PUBLICISING PUBLIC INQUIRIES

  32.  There is no general statutory requirement to publicise planning inquiries, as there is with planning applications. However, the LPA does have to notify those third parties that commented as part of the planning application process.

  33.  Consideration should be given to there being a statutory requirement on the LPA to publicise appeals in the same way as for planning applications, rather than merely to notify the parties who had commented during the application stage.

  34.  The Institute is an enthusiastic proponent of the use of the Internet to put more information in the public domain. This however cannot replace requirements to notify individually or the use of other advertisement techniques. Nevertheless, the Institute would wish to see the ability to track all planning appeals available on the Internet. This is particularly important for those cases subject to call-in by the Secretary of State and those appeals recovered from Inspectors for his determination.

ASSISTANCE FOR PARTIES TO INQUIRIES

  35.  There is a need to ensure that the planning process is as open and participative as possible. This raises particular issues for small business and householder appellants and individual third party objectors. General information literature from the Department needs to be well directed at such parties' needs, expressed in plain English and easily available. They should expect the LPA's staff to be available to guide them on how the system operates and their opportunities to participate. But there will be limits to the time that the staff will be able to be available and, of course, they can not offer independent advice as they will have regard to the authority's own interests and policies as well as those of other parties.

  36.  Where the parties' have significant financial or other interests at stake they should also consider the benefits of engaging their own advice, from a consultant chartered town planner or other appropriate adviser. The Institute however recognises that not all parties will have such financial resources, particularly individual third party objectors. It has therefore sought to develop a Planning Aid network across the country. This network primarily operates by individual planners giving up their out-of-hours time to assist members of the public on a voluntary basis. The network has been assisted beyond the Institute's own resources by smallscale funding from government and charity grants for promotion and administrative support but this is on a minuscule basis to what is required. The Institute would wish to see a commitment from Government to adequate funding of the network so that it could be adequately available in all parts of the country.

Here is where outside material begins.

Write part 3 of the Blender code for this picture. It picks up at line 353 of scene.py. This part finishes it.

  37.  There is also the issue of the role of third parties in the process, particularly where the issue is one of wider significance affecting a whole community, not just immediate neighbours. This particularly applies at lengthy inquiries into major infrastructure projects. The "Big Inquiry" is a matter not explicitly included in the terms of reference for this inquiry and the Institute suggests that it would warrant an inquiry of its own by the Committee. Nevertheless, it raises issues pertinent to the current inquiry, on which the Institute offers the following brief observations.

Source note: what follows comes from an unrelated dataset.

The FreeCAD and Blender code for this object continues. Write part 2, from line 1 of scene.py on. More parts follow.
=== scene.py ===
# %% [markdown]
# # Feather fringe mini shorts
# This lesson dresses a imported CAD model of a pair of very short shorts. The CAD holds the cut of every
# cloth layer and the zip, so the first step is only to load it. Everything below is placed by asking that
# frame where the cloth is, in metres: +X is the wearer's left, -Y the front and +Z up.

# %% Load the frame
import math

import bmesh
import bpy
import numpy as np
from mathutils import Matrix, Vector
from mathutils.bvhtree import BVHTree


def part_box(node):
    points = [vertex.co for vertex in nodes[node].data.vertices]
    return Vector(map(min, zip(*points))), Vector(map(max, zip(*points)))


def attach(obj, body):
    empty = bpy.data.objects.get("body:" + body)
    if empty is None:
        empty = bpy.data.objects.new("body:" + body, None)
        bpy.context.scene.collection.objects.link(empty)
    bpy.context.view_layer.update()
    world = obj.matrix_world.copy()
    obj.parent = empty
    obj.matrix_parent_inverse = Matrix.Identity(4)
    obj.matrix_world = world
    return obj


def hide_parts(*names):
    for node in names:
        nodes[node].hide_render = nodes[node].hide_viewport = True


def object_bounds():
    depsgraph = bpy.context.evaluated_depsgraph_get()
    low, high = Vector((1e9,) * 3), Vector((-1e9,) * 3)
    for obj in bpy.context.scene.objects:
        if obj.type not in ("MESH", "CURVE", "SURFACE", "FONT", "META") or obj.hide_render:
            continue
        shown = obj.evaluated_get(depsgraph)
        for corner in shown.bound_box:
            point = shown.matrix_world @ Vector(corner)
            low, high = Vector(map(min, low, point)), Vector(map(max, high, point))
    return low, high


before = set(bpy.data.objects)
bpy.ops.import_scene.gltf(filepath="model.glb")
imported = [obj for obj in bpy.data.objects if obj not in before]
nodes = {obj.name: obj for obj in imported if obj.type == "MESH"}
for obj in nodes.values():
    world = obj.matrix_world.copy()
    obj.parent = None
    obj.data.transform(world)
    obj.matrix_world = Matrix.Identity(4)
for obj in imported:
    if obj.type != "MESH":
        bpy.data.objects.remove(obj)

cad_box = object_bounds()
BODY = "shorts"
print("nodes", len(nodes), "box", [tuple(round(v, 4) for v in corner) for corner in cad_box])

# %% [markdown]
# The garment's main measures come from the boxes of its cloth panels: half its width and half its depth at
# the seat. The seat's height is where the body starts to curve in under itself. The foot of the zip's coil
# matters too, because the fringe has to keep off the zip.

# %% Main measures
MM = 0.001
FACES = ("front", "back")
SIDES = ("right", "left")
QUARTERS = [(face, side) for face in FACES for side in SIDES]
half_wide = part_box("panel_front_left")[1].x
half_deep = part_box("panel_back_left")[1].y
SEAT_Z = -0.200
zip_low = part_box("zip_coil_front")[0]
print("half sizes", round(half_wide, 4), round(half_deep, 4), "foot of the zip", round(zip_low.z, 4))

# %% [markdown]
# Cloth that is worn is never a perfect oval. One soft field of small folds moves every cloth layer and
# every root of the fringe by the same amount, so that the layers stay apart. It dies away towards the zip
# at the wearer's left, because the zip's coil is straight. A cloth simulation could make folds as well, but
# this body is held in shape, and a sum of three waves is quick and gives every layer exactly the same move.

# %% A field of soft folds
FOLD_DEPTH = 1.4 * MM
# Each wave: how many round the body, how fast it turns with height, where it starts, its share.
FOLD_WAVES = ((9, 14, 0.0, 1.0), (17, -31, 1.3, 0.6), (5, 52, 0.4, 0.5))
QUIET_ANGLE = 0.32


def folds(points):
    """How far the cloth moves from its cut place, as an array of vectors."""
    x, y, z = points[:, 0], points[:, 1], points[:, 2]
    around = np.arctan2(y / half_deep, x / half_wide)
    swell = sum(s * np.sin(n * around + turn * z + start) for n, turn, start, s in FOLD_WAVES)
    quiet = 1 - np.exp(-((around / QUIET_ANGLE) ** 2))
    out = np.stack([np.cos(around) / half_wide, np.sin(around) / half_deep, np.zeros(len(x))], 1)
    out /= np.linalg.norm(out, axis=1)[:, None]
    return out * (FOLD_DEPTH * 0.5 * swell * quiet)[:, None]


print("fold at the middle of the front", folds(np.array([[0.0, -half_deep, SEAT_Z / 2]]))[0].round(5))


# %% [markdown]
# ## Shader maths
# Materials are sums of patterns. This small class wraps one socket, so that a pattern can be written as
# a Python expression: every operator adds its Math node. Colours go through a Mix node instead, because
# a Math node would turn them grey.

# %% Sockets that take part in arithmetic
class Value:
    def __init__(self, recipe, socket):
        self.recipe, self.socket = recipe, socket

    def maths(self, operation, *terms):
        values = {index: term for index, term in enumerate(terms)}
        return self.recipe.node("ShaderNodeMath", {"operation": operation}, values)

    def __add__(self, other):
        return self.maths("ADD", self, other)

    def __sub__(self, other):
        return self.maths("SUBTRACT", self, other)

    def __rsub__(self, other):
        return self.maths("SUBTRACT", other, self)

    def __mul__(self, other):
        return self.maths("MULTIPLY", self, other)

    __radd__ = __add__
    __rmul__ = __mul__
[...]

  38.  At, for example the Terminal 5 inquiry, the costs of testing national policy fell on the parties, whether the applicant, the local authorities and third parties. A "two stage" approach perhaps using Parliament to test national policy is worth consideration. The Institute recognises the considerable handicap facing voluntary bodies in presenting their case but equally for some groups, the publicity of opposing major planning applications is their lifeblood for recruitment. The Institute is doubtful about the case for providing public funding unilaterally to all such parties. An alternative approach might be to enable the Inspector to review initial submissions and then to commission appropriate parties to prepare and present evidence on particular issues at the inquiry.

COMPLIANCE WITH TIMETABLES

  39.  The Institute has earlier referred to the difficulties that the parties have had in meeting the earlier timetables capable of being achieved by the Inspectorate, with the help of revised Procedure Rules. This has clearly frustrated speedier performance by the Inspectorate. Over time, changed practice by the parties must be the way in which timetable compliance is secured. The Institute has considerable reservations about the use of financial penalties or enabling appeals to proceed without a party's view. Such approaches would be particularly inappropriate for third parties.

THE AVAILABILITY OF ASSESSORS FOR SPECIALIST INQUIRIES

  40.  The Institute recognises the need for using specialists to assist in determining cases requiring particular technical skills. The Planning Inspectorate has been reducing its engagement of outside assessors, rather relying on developing the specialist skills of its Inspectors. This clearly has long run benefits in raising the skills of the Inspectorate, whilst assisting in securing consistency of assessment and reducing costs.

  41.  The key issue for the Institute is the extent to which complex special technical issues require assessment at inquiries. The current approach relies on the parties to commission, present and cross-examine specialist technical evidence for consideration by the Inspector (with or without a specialist assessor). This approach is more costly to the principal parties, more time consuming and potentially confusing to third parties.

  42.  The Institute has followed with interest the Inspectorate's pilot use of mediation techniques, reflecting the wider use of alternative dispute resolution techniques. Consideration might be given to an approach that encouraged the principal parties to jointly appoint a specialist assessor or to enable the Inspector to commission such an assessor with the support of and at the expense of the principal parties. The commissioned assessor would prior to the inquiry review the technical evidence submitted by the parties and then make a report to the inquiry, which would be subject to cross-examination. Such an approach could potentially enable the technical assessment at the inquiry to focus on the areas of disagreement between the parties and to place that in the context of the wider decision-making process.